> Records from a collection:
--
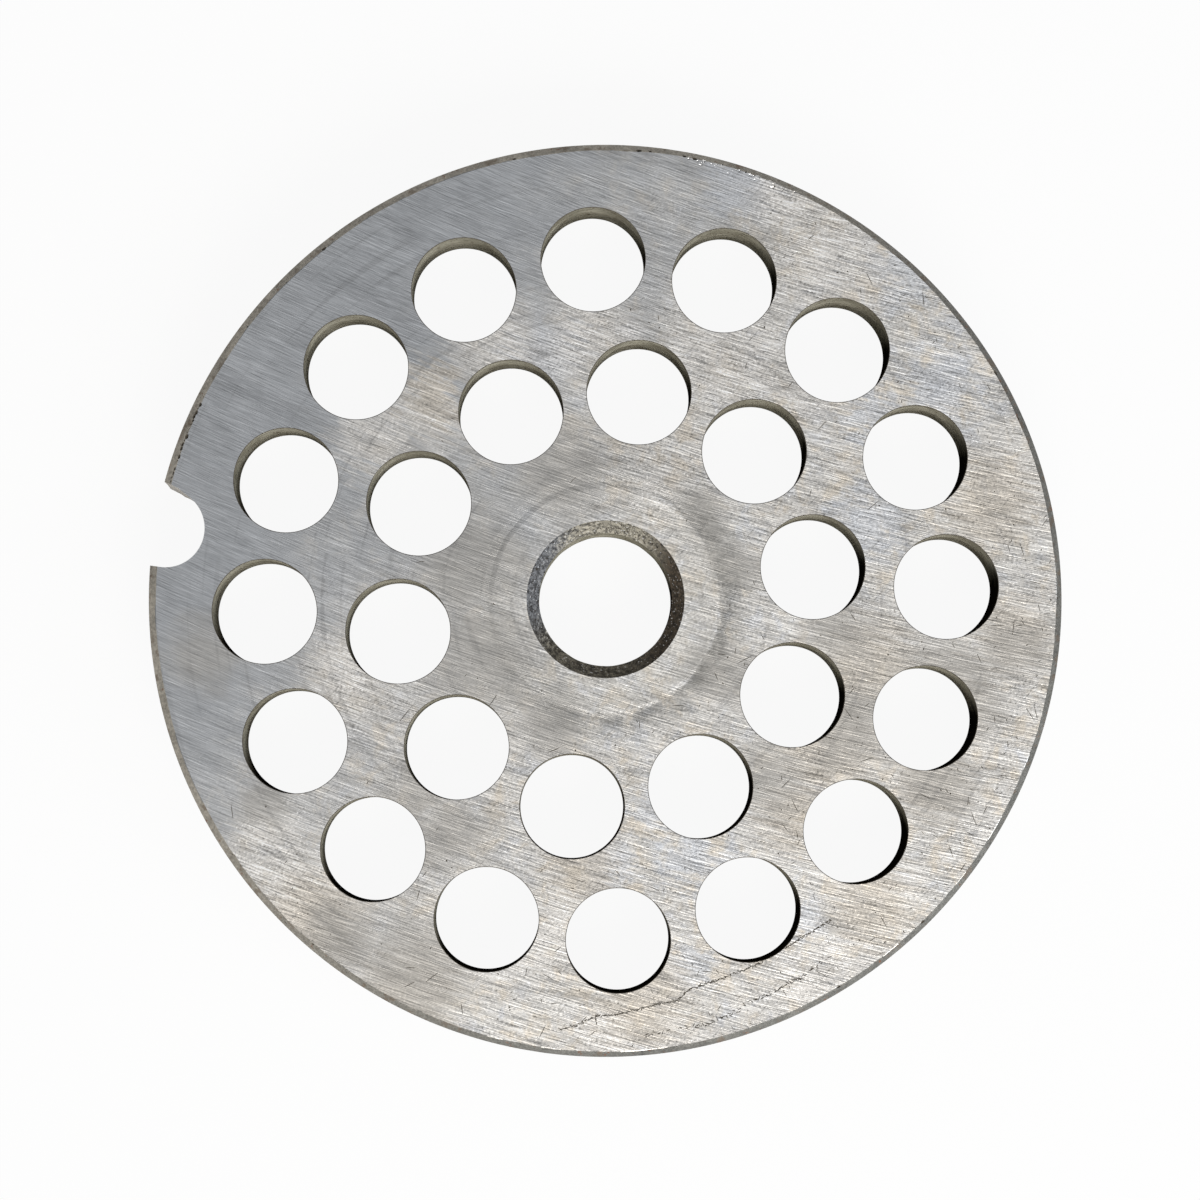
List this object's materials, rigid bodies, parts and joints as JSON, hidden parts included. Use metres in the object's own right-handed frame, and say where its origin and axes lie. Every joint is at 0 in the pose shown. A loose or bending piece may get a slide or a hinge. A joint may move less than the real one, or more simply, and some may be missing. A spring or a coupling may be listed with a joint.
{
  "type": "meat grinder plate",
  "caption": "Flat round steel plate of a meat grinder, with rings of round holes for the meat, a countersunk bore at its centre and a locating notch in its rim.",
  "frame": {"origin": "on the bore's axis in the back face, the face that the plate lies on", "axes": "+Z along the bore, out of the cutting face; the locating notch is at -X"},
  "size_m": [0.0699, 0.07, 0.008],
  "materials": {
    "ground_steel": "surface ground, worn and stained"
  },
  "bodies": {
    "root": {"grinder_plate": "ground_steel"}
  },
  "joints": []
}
--
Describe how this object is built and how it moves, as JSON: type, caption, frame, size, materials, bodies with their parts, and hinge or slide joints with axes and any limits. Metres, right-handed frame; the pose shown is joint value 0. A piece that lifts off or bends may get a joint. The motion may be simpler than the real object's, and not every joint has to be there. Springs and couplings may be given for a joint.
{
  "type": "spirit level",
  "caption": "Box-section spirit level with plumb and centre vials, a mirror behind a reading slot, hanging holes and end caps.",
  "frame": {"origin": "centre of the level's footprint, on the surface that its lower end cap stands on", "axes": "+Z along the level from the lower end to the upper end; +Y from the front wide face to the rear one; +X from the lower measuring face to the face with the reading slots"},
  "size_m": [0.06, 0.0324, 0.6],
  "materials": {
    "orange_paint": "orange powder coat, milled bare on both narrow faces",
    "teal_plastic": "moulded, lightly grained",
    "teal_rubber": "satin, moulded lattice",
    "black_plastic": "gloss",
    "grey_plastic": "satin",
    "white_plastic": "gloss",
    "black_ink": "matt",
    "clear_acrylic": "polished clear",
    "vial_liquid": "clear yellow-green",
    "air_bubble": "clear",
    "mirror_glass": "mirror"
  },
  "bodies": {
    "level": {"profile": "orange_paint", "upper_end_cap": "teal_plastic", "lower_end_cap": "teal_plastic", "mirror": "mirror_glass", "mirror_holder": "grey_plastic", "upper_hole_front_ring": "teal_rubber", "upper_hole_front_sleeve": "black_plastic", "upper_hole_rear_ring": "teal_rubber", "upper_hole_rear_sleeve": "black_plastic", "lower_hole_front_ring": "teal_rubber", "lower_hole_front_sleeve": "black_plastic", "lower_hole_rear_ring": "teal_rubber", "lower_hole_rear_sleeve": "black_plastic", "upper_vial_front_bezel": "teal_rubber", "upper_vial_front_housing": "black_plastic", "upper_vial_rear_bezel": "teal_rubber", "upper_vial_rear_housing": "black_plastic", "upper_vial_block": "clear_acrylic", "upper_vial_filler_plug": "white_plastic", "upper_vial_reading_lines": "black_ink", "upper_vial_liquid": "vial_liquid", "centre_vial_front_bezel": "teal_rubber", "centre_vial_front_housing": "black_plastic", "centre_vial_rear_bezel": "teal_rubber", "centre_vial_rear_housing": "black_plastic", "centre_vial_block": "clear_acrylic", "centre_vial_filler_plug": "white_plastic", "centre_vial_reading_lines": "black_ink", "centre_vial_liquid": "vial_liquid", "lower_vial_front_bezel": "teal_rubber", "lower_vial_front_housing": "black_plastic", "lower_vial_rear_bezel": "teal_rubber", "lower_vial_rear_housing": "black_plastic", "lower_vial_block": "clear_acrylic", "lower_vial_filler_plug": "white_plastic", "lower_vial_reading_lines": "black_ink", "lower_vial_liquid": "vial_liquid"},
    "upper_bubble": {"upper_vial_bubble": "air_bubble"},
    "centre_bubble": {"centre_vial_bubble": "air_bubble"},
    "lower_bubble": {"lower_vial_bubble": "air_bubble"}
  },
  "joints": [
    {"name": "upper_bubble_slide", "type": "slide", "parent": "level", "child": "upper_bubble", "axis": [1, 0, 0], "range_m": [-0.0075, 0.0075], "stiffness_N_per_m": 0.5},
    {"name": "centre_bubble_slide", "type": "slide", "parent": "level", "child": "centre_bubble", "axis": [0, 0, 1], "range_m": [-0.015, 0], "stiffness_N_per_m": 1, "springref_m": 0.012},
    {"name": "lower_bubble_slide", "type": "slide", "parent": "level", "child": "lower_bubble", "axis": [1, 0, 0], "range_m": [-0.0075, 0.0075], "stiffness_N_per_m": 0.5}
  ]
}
--
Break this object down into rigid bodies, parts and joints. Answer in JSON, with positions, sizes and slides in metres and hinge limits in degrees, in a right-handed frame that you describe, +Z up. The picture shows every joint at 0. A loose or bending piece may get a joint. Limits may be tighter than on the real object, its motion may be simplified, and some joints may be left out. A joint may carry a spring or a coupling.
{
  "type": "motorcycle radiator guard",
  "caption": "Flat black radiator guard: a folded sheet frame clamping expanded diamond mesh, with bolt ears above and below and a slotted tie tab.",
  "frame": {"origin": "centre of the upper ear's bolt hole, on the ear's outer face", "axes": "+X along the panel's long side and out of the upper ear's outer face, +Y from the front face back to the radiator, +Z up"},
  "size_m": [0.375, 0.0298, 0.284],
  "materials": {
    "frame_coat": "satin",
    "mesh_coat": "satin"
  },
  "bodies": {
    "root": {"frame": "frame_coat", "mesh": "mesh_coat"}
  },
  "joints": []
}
--
> Exercise objective: Write out every line from the entries where "rigid" appears.

> Solution below:
List this object's materials, rigid bodies, parts and joints as JSON, hidden parts included. Use metres in the object's own right-handed frame, and say where its origin and axes lie. Every joint is at 0 in the pose shown. A loose or bending piece may get a slide or a hinge. A joint may move less than the real one, or more simply, and some may be missing. A spring or a coupling may be listed with a joint.
Break this object down into rigid bodies, parts and joints. Answer in JSON, with positions, sizes and slides in metres and hinge limits in degrees, in a right-handed frame that you describe, +Z up. The picture shows every joint at 0. A loose or bending piece may get a joint. Limits may be tighter than on the real object, its motion may be simplified, and some joints may be left out. A joint may carry a spring or a coupling.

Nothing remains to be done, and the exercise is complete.